Univision changed the call letters to KUVS, relocated operations from Modesto to Sacramento, and added an 11 p.m. local newscast to the station's longstanding 6 p.m. local news, which also began to cover news in Sacramento. It was the first time a network had placed an owned-and-operated TV station in Sacramento. Univision purchased a former bank building across from the Arden Fair Mall to house its Sacramento operation, leaving only sales and news personnel in Modesto.

==Newscasts and other local programming==
The KUVS newsroom in Sacramento airs half-hour local early and late evening newscasts seven days a week and A Primera Hora ("First Thing in the Morning"), a one-hour-long morning newscast at 6 a.m. In 2017, Univision debuted a statewide Edición Digital (Digital Edition) newscast, aired at 12:30 p.m. The station began producing local newscasts in the early 1970s, though the station's resources were limited. The news set consisted of a table and chairs until anchor Xóchitl Arellano persuaded San Francisco's KGO-TV to sell its previous news set to KCSO for $2,000.

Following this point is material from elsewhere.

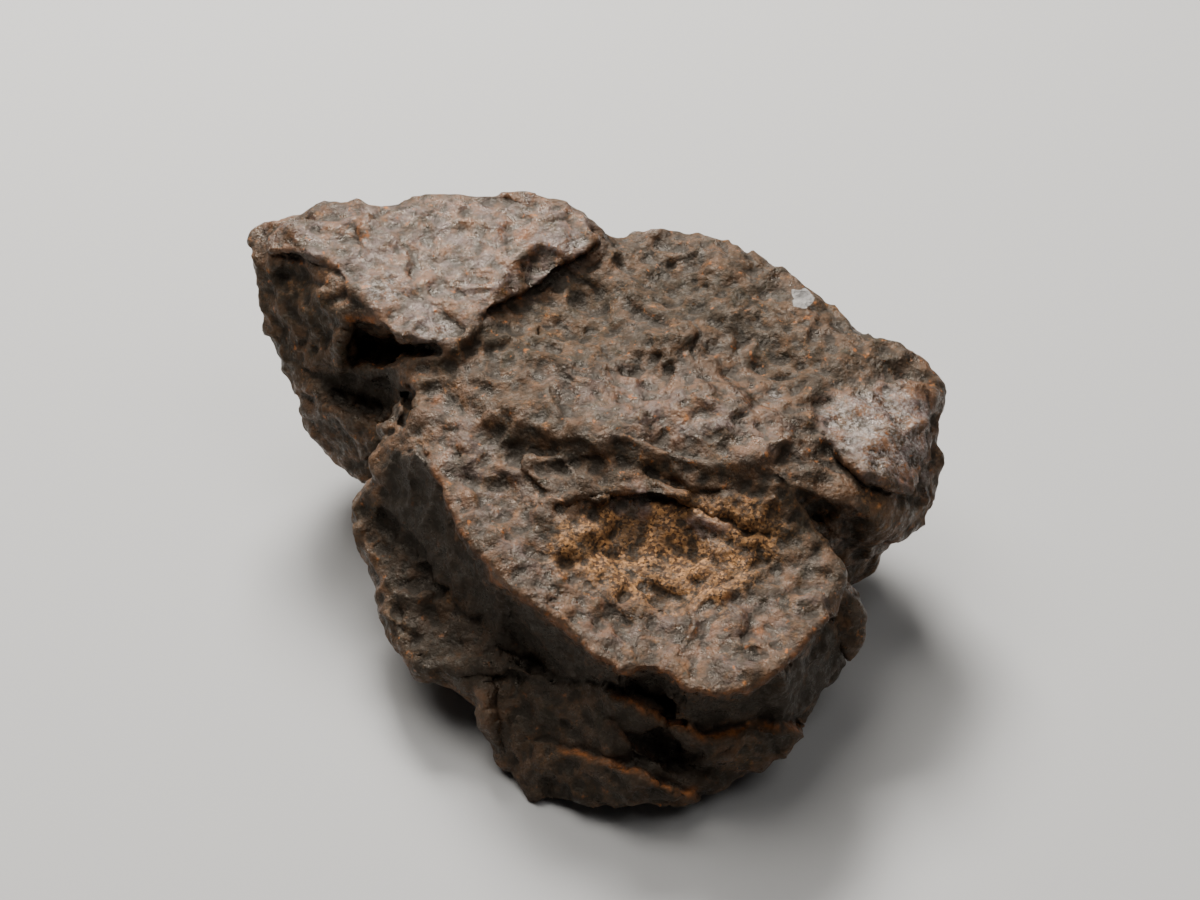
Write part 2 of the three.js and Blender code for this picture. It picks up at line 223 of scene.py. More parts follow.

KUVS also produces Voz y Voto, a weekly political roundtable program distributed to Univision's California stations. When it debuted in 1999, the program was co-produced with KMEX-TV in Los Angeles and was originally hosted by Rosa Maria Villalpando; Armando Botello, state political columnist for Los Angeles newspaper La Opinión; and Arellano, among others. In 2005, the program featured an exclusive interview with governor Arnold Schwarzenegger. Arellano continued to serve as one of the program's anchors until she left the station in 2007.

==Technical information==
===Subchannels===
KUVS-DT's transmitter is located near Valley Springs, California.

Subchannels of KUVS-DT and KEZT-CD
| Subchannel |  | Res.Tooltip Display resolution | Short name | Programming |
| KUVS-DT | KEZT-CD |
| 19.1 | 23.1 | 720p | KUVS-DT | Univision |
| 19.2 | 23.2 | KTFK-HD | UniMás (KTFK-DT) |
| 19.4 | 23.4 | 480i | Mystery | Ion Mystery |

KEZT-CD broadcasts the subchannels on this multiplex using major channel 23.

KUVS-DT is part of Sacramento's ATSC 3.0 (NextGen TV) deployment on KQCA, which began operating in July 2021.

===Analog-to-digital conversion===
KUVS-TV shut down its analog signal, over UHF channel 19, on June 12, 2009, as part of the federally mandated transition from analog to digital television. The station's digital signal remained on its pre-transition UHF channel 18.